じん肺管理区分 | じん肺健康診断の結果 | |
管理一 | じん肺の所見がないと認められるもの | |
管理二 | エックス線写真の像が第一型で、じん肺による著しい肺機能の障害がないと認められるもの | |
管理三 | イ | エックス線写真の像が第二型で、じん肺による著しい肺機能の障害がないと認められるもの |
ロ | エックス線写真の像が第三型又は第四型(大陰影の大きさが一側の肺野の三分の一以下のものに限る。
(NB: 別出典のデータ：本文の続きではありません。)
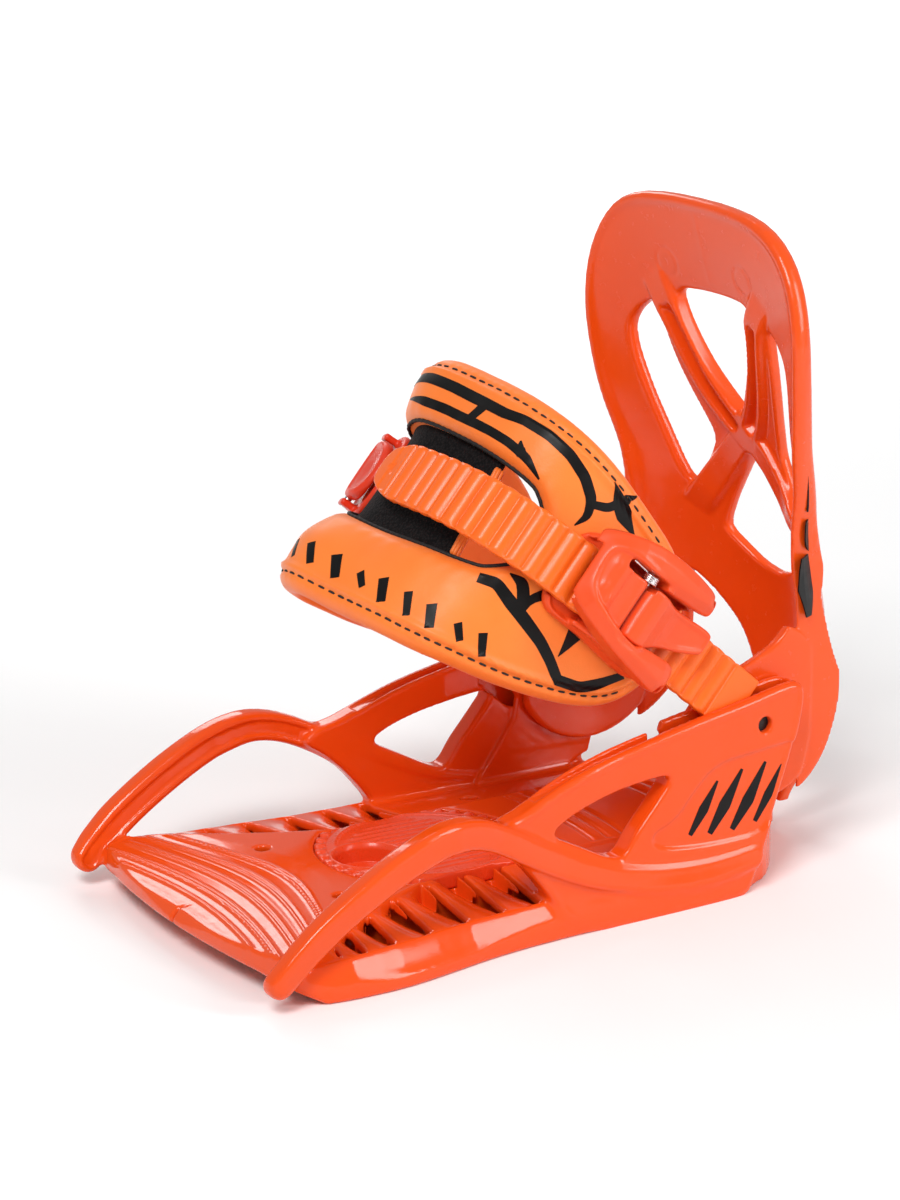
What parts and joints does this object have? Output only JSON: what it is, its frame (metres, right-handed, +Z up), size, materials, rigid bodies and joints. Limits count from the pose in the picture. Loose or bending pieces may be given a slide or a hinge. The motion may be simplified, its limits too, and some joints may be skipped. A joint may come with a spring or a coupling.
{
  "type": "strap-in snowboard binding",
  "caption": "Child's strap-in snowboard binding: moulded base with clamping disc, folding highback and a padded ratchet ankle strap.",
  "frame": {"origin": "centre of the two insert screws, on the plane of the board", "axes": "+X from toe to heel, +Z up off the board, ratchet buckle on the -Y side"},
  "size_m": [0.2363, 0.13, 0.2103],
  "materials": {
    "base_plastic": "moulded, satin gloss",
    "disc_plastic": "moulded, satin gloss",
    "highback_plastic": "moulded, glossy",
    "strap_plastic": "soft flexible plastic",
    "buckle_plastic": "moulded, glossy",
    "pad_leather": "coated synthetic leather over foam",
    "lining": "knit-faced foam lining",
    "welt": "folded welt",
    "steel": "plated"
  },
  "bodies": {
    "base": {"base_frame": "base_plastic", "mounting_disc": "disc_plastic", "anchor_bolt_near": "steel", "anchor_bolt_far": "steel", "anchor_washers": "steel"},
    "highback": {"highback": "highback_plastic"},
    "ladder": {"ladder_strap": "strap_plastic"},
    "strap": {"far_strap": "strap_plastic", "pad_shell": "pad_leather", "pad_lining": "lining", "seam_tape": "welt", "piping_front": "welt", "piping_rear": "welt", "buckle_base": "buckle_plastic", "lever_pin": "steel", "pawl_pin": "steel", "lever_spring": "steel", "pawl_spring": "steel", "buckle_screw": "steel", "buckle_nut": "steel", "adjuster_plate": "buckle_plastic", "adjuster_pin": "steel", "adjuster_screw": "steel"},
    "lever": {"buckle_lever": "buckle_plastic"},
    "pawl": {"buckle_pawl": "buckle_plastic"},
    "tab": {"adjuster_tab": "buckle_plastic"}
  },
  "joints": [
    {"name": "highback_fold", "type": "hinge", "parent": "base", "child": "highback", "pos_m": [0.0912, 0, 0.0547], "axis": [0, -1, 0], "range_deg": [0, 24]},
    {"name": "strap_swing", "type": "hinge", "parent": "base", "child": "strap", "pos_m": [0.0912, 0, 0.0547], "axis": [0, -1, 0], "range_deg": [-10, 10]},
    {"name": "ladder_swing", "type": "hinge", "parent": "base", "child": "ladder", "pos_m": [0.0912, 0, 0.0547], "axis": [0, -1, 0], "range_deg": [-10, 10]},
    {"name": "lever_open", "type": "hinge", "parent": "strap", "child": "lever", "pos_m": [0.02752, -0.0566, 0.10948], "axis": [-0.6521, 0, -0.7581], "range_deg": [0, 60], "stiffness_Nm_per_rad": 0.01, "springref_deg": -17.19},
    {"name": "pawl_release", "type": "hinge", "parent": "strap", "child": "pawl", "pos_m": [0.04116, -0.0584, 0.09774], "axis": [-0.6521, 0, -0.7581], "range_deg": [0, 12], "stiffness_Nm_per_rad": 0.02, "springref_deg": -17.19},
    {"name": "tab_lift", "type": "hinge", "parent": "strap", "child": "tab", "pos_m": [0.01051, 0.05045, 0.12411], "axis": [-0.6521, 0, -0.7581], "range_deg": [0, 40]}
  ],
  "couplings": [
    {"joint": "ladder_swing", "follows": "strap_swing", "ratio": 1}
  ]
}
)で、じん肺による著しい肺機能の障害がないと認められるもの | |
管理四 | (1) エックス線写真の像が第四型(大陰影の大きさが一側の肺野の三分の一を超えるものに限る。)と認められるもの (2) エックス線写真の像が第一型、第二型、第三型又は第四型(大陰影の大きさが一側の肺野の三分の一以下のものに限る。)で、じん肺による著しい肺機能の障害があると認められるもの |
(予防)
第五条 事業者及び粉じん作業に従事する労働者は、じん肺の予防に関し、労働安全衛生法及び鉱山保安法(昭和二十四年法律第七十号)の規定によるほか、粉じんの発散の防止及び抑制、保護具の使用その他について適切な措置を講ずるように努めなければならない。
(教育)
第六条 事業者は、労働安全衛生法及び鉱山保安法の規定によるほか、常時粉じん作業に従事する労働者に対してじん肺に関する予防及び健康管理のために必要な教育を行わなければならない。